You can then convert that integer into a vector encoding that can be processed by a
neural network, like a one-hot vector:

In [None]:
def one_hot_encode_token(token):
  vector = np.zeros((len(vocabulary), ))
  token_index = vocabulary[token]
  vector[token_index] = 1
  return vector

##Using the TextVectorization layer

Let's create a Text Vectorization class.

In [1]:
import string

In [7]:
class Vectorizer:

  def standardize(self, text):
    text = text.lower()
    return "".join(char for char in text if char not in string.punctuation)

  def tokenize(self, text):
    text = self.standardize(text)
    return text.split()

  def make_vocabulary(self, dataset):
    self.vocabulary = {"": 0, "[UNK]": 1}
    for text in dataset:
      text = self.standardize(text)
      tokens = self.tokenize(text)
      for token in tokens:
        if token not in self.vocabulary:
          self.vocabulary[token] = len(self.vocabulary)
    self.inverse_vocabulary = dict((v, k) for k, v in self.vocabulary.items())

  def encode(self, text):
    text = self.standardize(text)
    tokens = self.tokenize(text)
    return [self.vocabulary.get(token, 1) for token in tokens]

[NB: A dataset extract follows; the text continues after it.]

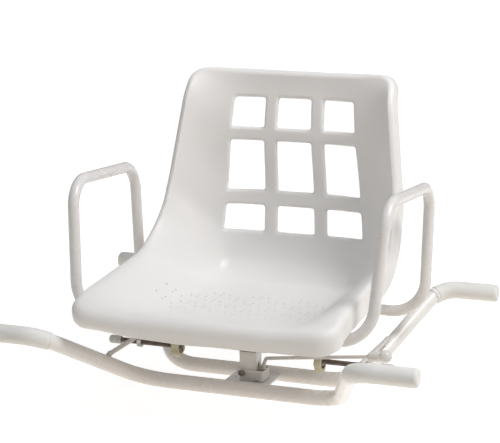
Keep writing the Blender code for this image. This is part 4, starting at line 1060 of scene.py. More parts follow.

  def decode(self, int_seq):
    return " ".join(self.inverse_vocabulary.get(i, "[UNK]") for i in int_seq)

In [8]:
vectorizer = Vectorizer()

In [9]:
dataset = [
   "I write, erase, rewrite",
   "Erase again, and then",
   "A poppy blooms."        
]

vectorizer.make_vocabulary(dataset)

It does the job:

In [10]:
test_sentence = "I write, rewrite, and still rewrite again"
encoded_sentence = vectorizer.encode(test_sentence)
print(encoded_sentence)

[2, 3, 5, 7, 1, 5, 6]


In [11]:
decoded_sentence = vectorizer.decode(encoded_sentence)
print(decoded_sentence)

i write rewrite and [UNK] rewrite again


In practice, you’ll
work with the Keras `TextVectorization` layer, which is fast and efficient and can be
dropped directly into a `tf.data` pipeline or a Keras model.

This is what the TextVectorization layer looks like:

In [12]:
from tensorflow.keras.layers import TextVectorization

In [13]:
# Configures the layer to return sequences of words encoded as integer indices.
text_vectorization = TextVectorization(output_mode="int")

By default, the `TextVectorization` layer will use the setting “convert to lowercase and
remove punctuation” for text standardization, and “split on whitespace” for tokenization.

But importantly, you can provide custom functions for standardization and tokenization,
which means the layer is flexible enough to handle any use case. 

Note that
such custom functions should operate on tf.string tensors, not regular Python
strings!

In [14]:
import re
import tensorflow as tf

In [19]:
def custom_standardization_fn(string_tensor): 
  # Convert strings to lowercase
  lowercase_string = tf.strings.lower(string_tensor)
  # Replace punctuation characters with the empty string
  return tf.strings.regex_replace(lowercase_string, f"[{re.escape(string.punctuation)}]", "")

def custom_split_fn(string_tensor):
  # Split strings on whitespace.
  return tf.strings.split(string_tensor)

In [20]:
text_vectorization = TextVectorization(output_mode="int",
                                       standardize=custom_standardization_fn,
                                       split=custom_split_fn)

To index the vocabulary of a text corpus, just call the
 `adapt()` method of the layer with a Dataset object that yields strings, or just with a list of Python strings:

In [21]:
dataset = [
   "I write, erase, rewrite",
   "Erase again, and then",
   "A poppy blooms."        
]

text_vectorization.adapt(dataset)

Note that you can retrieve the computed vocabulary via `get_vocabulary()`—this can be useful if you need to convert text encoded as integer sequences back into words.

The first two entries in the vocabulary are the mask token (index 0) and the OOV
token (index 1). 

Entries in the vocabulary list are sorted by frequency, so with a realworld
dataset, very common words like “the” or “a” would come first.

In [22]:
text_vectorization.get_vocabulary()

['',
 '[UNK]',
 'erase',
 'write',
 'then',
 'rewrite',
 'poppy',
 'i',
 'blooms',
 'and',
 'again',
 'a']

For a demonstration, let’s try to encode and then decode an example sentence:

In [23]:
vocabulary = text_vectorization.get_vocabulary()

test_sentence = "I write, rewrite, and still rewrite again"
encoded_sentence = text_vectorization(test_sentence)
print(encoded_sentence)

tf.Tensor([ 7  3  5  9  1  5 10], shape=(7,), dtype=int64)


In [24]:
inverse_vocab = dict(enumerate(vocabulary))

decoded_sentence = " ".join(inverse_vocab[int(i)] for i in encoded_sentence)
print(decoded_sentence)

i write rewrite and [UNK] rewrite again


Importantly, because `TextVectorization` is mostly a dictionary lookup operation, it
can’t be executed on a GPU (or TPU)—only on a CPU. 

So if you’re training your model
on a GPU, your `TextVectorization` layer will run on the CPU before sending its output
to the GPU. This has important performance implications.